Memory and Review Questions
- What Old Testament passage forms the primary backdrop of John 10, and how does it connect to chapter 9?
Ezekiel 34 — the LORD's denunciation of Israel's false shepherds who scatter the flock and his promise to shepherd it himself through "one shepherd, my servant David." Chapter 9 has just shown the Pharisees casting out a healed man (false shepherds expelling a sheep), so Jesus' claim to be the true Shepherd lands directly on them. Psalm 23 and Jeremiah 23 fill out the backdrop. - What is a παροιμία (v. 6), and why does it matter that the hearers "did not understand"?
It is John's word for a veiled, figurative saying (not the Synoptic παραβολή). Their incomprehension shows that the natural ear cannot hear the Shepherd's voice apart from being his sheep, and it prompts Jesus to unfold the figure plainly in vv. 7–18. - What does "I am the door of the sheep" (vv. 7, 9) claim, and what follows for those who enter through him?
It is the third predicated "I am" saying: Jesus is the one exclusive access to the fold. Those who enter "through me" are saved (σωθήσεται), go in and out in safety, and find pasture (νομή) — not bare rescue but a secure, nourished life. - Who are the "thieves and robbers" who "came before me" (v. 8), and who are they not?
They are the false shepherds and false messianic/leader-claimants — the same class as the Pharisees of chapter 9 — who do not enter by the door. They are not the OT prophets, whose Scriptures testify of Christ. "The sheep did not listen to them" confirms the point. - What is the "abundant life" of verse 10, and what is it not?
περισσόν qualifies ζωή, the eternal life the Shepherd gives; the abundance is the fullness of life in fellowship with God, secured by the Shepherd laying down his life (v. 11). It is not a promise of material prosperity, health, or worldly ease. - What does καλός mean in "I am the good shepherd" (vv. 11, 14), and how is the goodness displayed?
καλός means "good, noble, beautiful, model/ideal" — not merely ἀγαθός ("morally adequate").
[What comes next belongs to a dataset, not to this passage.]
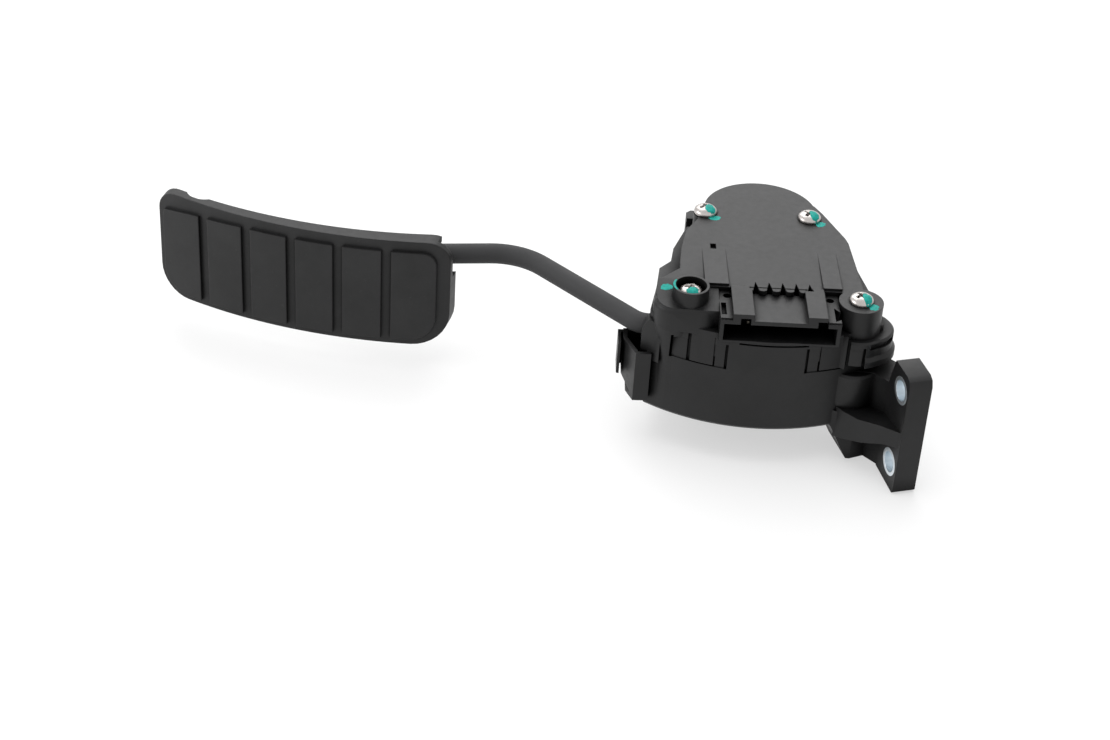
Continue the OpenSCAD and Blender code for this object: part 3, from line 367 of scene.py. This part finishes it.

The goodness is displayed supremely in laying down his life for the sheep, the realization of the Ezekiel 34 promise. - What does the phrase τὴν ψυχὴν … τίθησιν ὑπὲρ τῶν προβάτων teach about the death of Christ?
"Lays down his life for / in place of the sheep." It is a voluntary, sacrificial death, and the preposition ὑπέρ marks it as substitutionary — the Shepherd dies in the sheep's place. Contrast the hireling, who flees the wolf because the sheep are not his own. - On what pattern is the mutual knowing of Shepherd and sheep modeled (vv. 14–15)?
On the Father-Son knowing: "just as (καθώς) the Father knows me and I know the Father." The intimate, covenantal knowledge between Christ and his own is grounded in the eternal knowing within the Trinity, and his own are a particular, named flock (τὰ ἐμά). - Who are the "other sheep" of verse 16, and why is "one flock" (not "one fold") the right word?
The "other sheep" are the elect among the nations (the Gentiles), not of "this fold" (believing Israel). The text reads μία ποίμνη ("one flock"), not μία αὐλή ("one fold/pen"): the unity is one flock — Jew and Gentile — under one Shepherd, the church of all nations, not the merging of two enclosures or a vague pluralism. - How do verses 17–18 show that the cross is the Son's voluntary, sovereign act?
"No one takes it from me; I lay it down of my own accord (ἀπ’ ἐμαυτοῦ)." He has authority (ἐξουσία) both to lay his life down and to take it up again — his own resurrection power — and he does so under the Father's command (ἐντολή). The death is a willing, authoritative self-offering in accord with the Father's will, not a tragic accident or mere martyrdom. - What is the σχίσμα of verses 19–21, and how does the second group answer the charge?
A renewed division (σχίσμα, "schism") over Jesus' words: some say "he has a demon and is mad," but others answer with the sign of chapter 9 — "can a demon open the eyes of the blind?" (framed with μή, expecting "no"). The Shepherd's voice divides; his own hear it, while others recoil.